The Meyers-Briggs classifies me as an INF/SJ  Introvert. Intuitive. Feeling/Sensing. Judging. I’ve always wanted to be more of an extroverted person. To make friends easier, to stand out in a crowd, to not be invisible.

But the truth is I don’t mind being an introvert, it is who I am, I am a thinker, I consider things before I speak. It takes me longer to process, I take longer to respond, not because I am dumb or that I can’t keep up with conversation, but because I am considering what is being said and how I want to respond. I’ve been reading a book lately called Quiet: The Power of Introvert in a World that Can’t Stop Talking By: Susan Cain it is has made me realize some things more and more. I am good with being an introvert, the world needs introverts as well as extroverts. It’s ok for me to be quiet and a thinker. It’s one thing when I wish I could be more extroverted, it’s a whole other thing when others decide that my introvertedness is a bad thing. That I need to be an extrovert to be happy.

Dear World,

Stop trying to make us introverts into extroverts, yes sometimes we will choose books over parties, we will choose two friends over twenty. It’s who we are, there is nothing wrong with it. You don’t need to force us to be more like you, to stick out and ask for all the attention in the room. We are thinkers. Introspective. World, I don’t need you to tell me to stop doing something and go meet more people, I will find where I be long. Stop taking jabs at my quiet-side, you may think it’s funny but it’s not and it hurts, especially when it comes from close friends.
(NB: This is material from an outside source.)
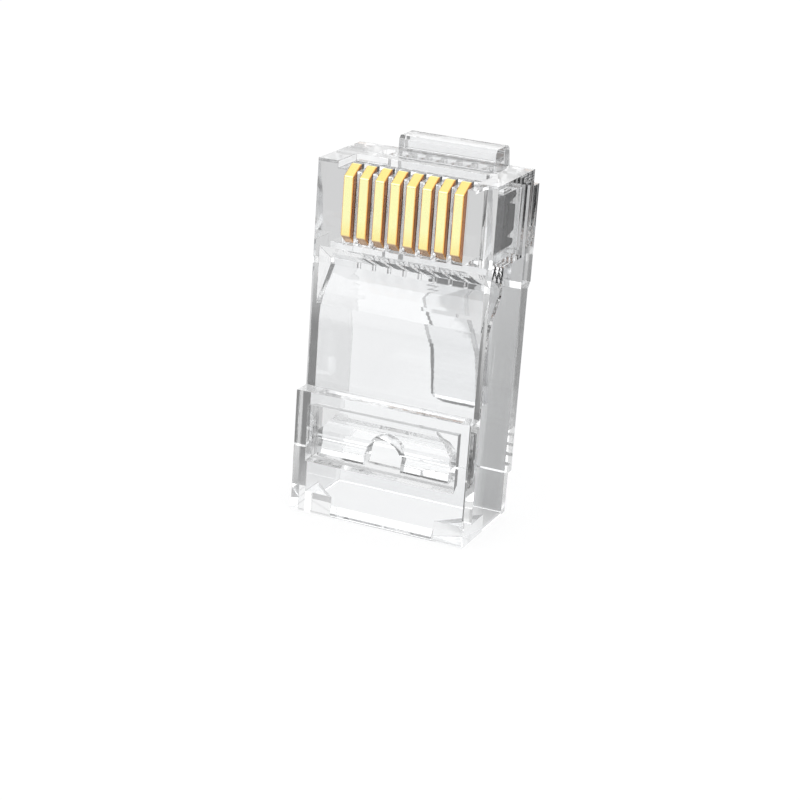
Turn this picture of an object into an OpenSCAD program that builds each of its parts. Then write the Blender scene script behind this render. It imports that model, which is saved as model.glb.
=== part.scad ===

So for you extroverts out there, that aren’t sure quite what to do with us, I found this to help. Accept us and love us. Don’t try to make us into what you think we should be.

The only thing I need to be is the woman that God created me to be.

 

introverts

“Don’t ever mistake my silence for ignorance. My calmness for acceptance and my kindness for weakness.”

-Elle

52 Weeks 52 Verses: I will praise Him

“Why am I discouraged? Why is my heart so sad? I will put my hope in God! I will praise him again – my Savior and my God!”

Psalm 42:11

We all hit a point where we become discouraged, annoyed, frustrated. Times when we can’t seem to think straight, that things in life have brought us down made us feel sad and lonely. In those times we always seem to ask ‘Why God?” Why am I in this situation? Why aren’t things working out? Why do I feel so alone? When will it be my time?

We bombard God with our questions of why we are feeling all of these and why circumstances are not different. Psalm 42:11 reminds us that we should not be asking why, we need to remember God is in control! He has our futures! Our hopes are in His hands, He knows what is best for us, and although our lives feel like they are spiraling out of control, He is in control. In these times let’s remember to thank Him for the things that will make us stronger and remember to praise God in all of our circumstances, the good and the bad.